Neither she nor Lockwood was really the person they portrayed to the world, and I wanted to see more of them uncovering one another’s true selves on the page than we really got. There was a lot of this in a delicious build-up in the first half of the book and then it just sort of fell off and never really recovered. The same thing happened with the steamy scenes. Nellie and Andrew really came together and learned deep rooted secrets about one another in the bedroom and yet, we have no steam past the 66% mark. With the physical aspect of their relationship being such a key factor in cementing their emotional connection, this was incredibly disappointing for me. I wanted at least one culminating scene with them together after they were finally on the same page, had admitted their love, and solidified a future together and instead we get two weirdly implied, fade-to-black scenes. Even in the end, after her grand romantic gesture, Nellie is still bargaining and demanding, trying to get the upper hand on Andrew, holding things over him and keeping the threat of divorce alive if he ever steps out of line, wanting property in her name rather than both their names, and generally ensuring that he always feels like he’s on the back foot. I’m sure this wasn’t actually the intention, but that’s how it came off to me and I just really wanted more of a partnership. As it stood, even after Nellie and Lockwood are reunited and the grand romantic gesture is over, there was too much negotiation still going on for this to feel like a solid, permanent relationship to me.

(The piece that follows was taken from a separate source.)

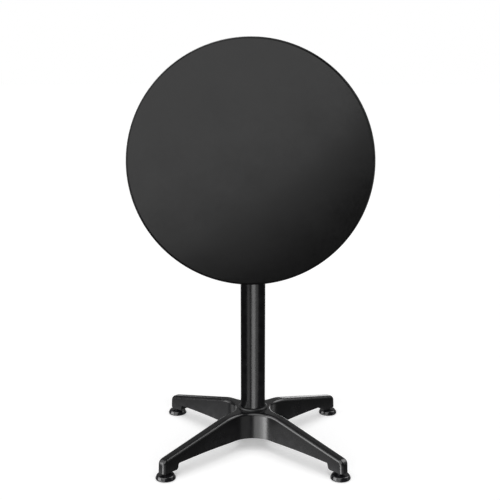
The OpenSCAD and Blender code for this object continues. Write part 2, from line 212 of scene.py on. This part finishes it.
def powder_coat(name, colour, roughness, peel, grain=850):
    """Baked powder coat: a fine orange peel, slow roughness changes, paler edges and specks."""
    made = Finish(name, colour, roughness)
    made.vary_roughness(made.noise(scale=9, detail=2), 0.025)
    made.vary_roughness(made.noise(scale=140, detail=3), 0.02)
    made.add_height(made.noise(scale=grain, detail=2), peel)
    made.add_height(made.noise(scale=grain * 0.3, detail=2), peel * 1.6)
    edges = made.edges()
    patches = made.remap(made.noise(scale=60, detail=4), (0.35, 0.7), (0.2, 1))
    wear = made.maths("MULTIPLY", edges, patches)
    made.tint(made.maths("MULTIPLY", wear, 0.25), (0.09, 0.09, 0.095))
    specks = made.remap(made.noise(scale=1900, detail=1), (0.66, 0.72), (0, 0.35))
    made.tint(specks, tuple(c * 1.8 for c in colour))
    return made.done()


def moulded(name, colour, roughness, grain=1400, depth=0.012 * MM, edge=(0.05, 0.05, 0.05)):
    """Moulded plastic or rubber with a fine skin, slight waves and paler edges."""
    made = Finish(name, colour, roughness)
    made.vary_roughness(made.noise(scale=30, detail=3), 0.05)
    made.add_height(made.noise(scale=grain, detail=3), depth)
    made.add_height(made.noise(scale=45, detail=2), depth * 2)
    made.tint(made.maths("MULTIPLY", made.edges(), 0.3), edge)
    return made.done()


def metal(name, colour, roughness):
    """Plated steel with faint drawn lines and cloudy plating."""
    made = Finish(name, colour, roughness, metallic=1.0)
    drawn = (1, 1, 14)
    made.vary_roughness(made.noise(scale=420, detail=3, stretch=drawn), 0.06)
    made.vary_roughness(made.noise(scale=35, detail=3), 0.05)
    made.add_height(made.noise(scale=900, detail=2, stretch=drawn), 0.006 * MM)
    clouds = made.remap(made.noise(scale=60, detail=4), (0.35, 0.65), (0, 0.3))
    made.tint(clouds, tuple(c * 0.72 for c in colour))
    return made.done()


def fibreboard(name):
    """The board inside the top, with its fibres lying one way."""
    made = Finish(name, (0.36, 0.25, 0.15), 0.85)
    fibres = made.remap(made.noise(scale=700, detail=5, stretch=(1, 1, 6)), (0.4, 0.7), (0, 0.6))
    made.tint(fibres, (0.2, 0.13, 0.07))
    made.add_height(made.noise(scale=900, detail=4), 0.05 * MM)
    return made.done()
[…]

I loved Nellie’s Irish family and definitely wanted to see more of them interacting with Lockwood. I have a ton of highlights from Aunt Riona’s advice to Nellie and I’d love to see more of her, perhaps a spinoff series for Finn and her other two sons? I loved how Nellie and Lockwood grew together but there were a few too many rejections on Nellie’s part and too much lack of stability in the relationship for me to love this as much as I wanted to. For a series conclusion with so many high hopes resting on it, I did want a bit more.

I voluntarily read and reviewed an advanced copy of this book. All thoughts and opinions are my own.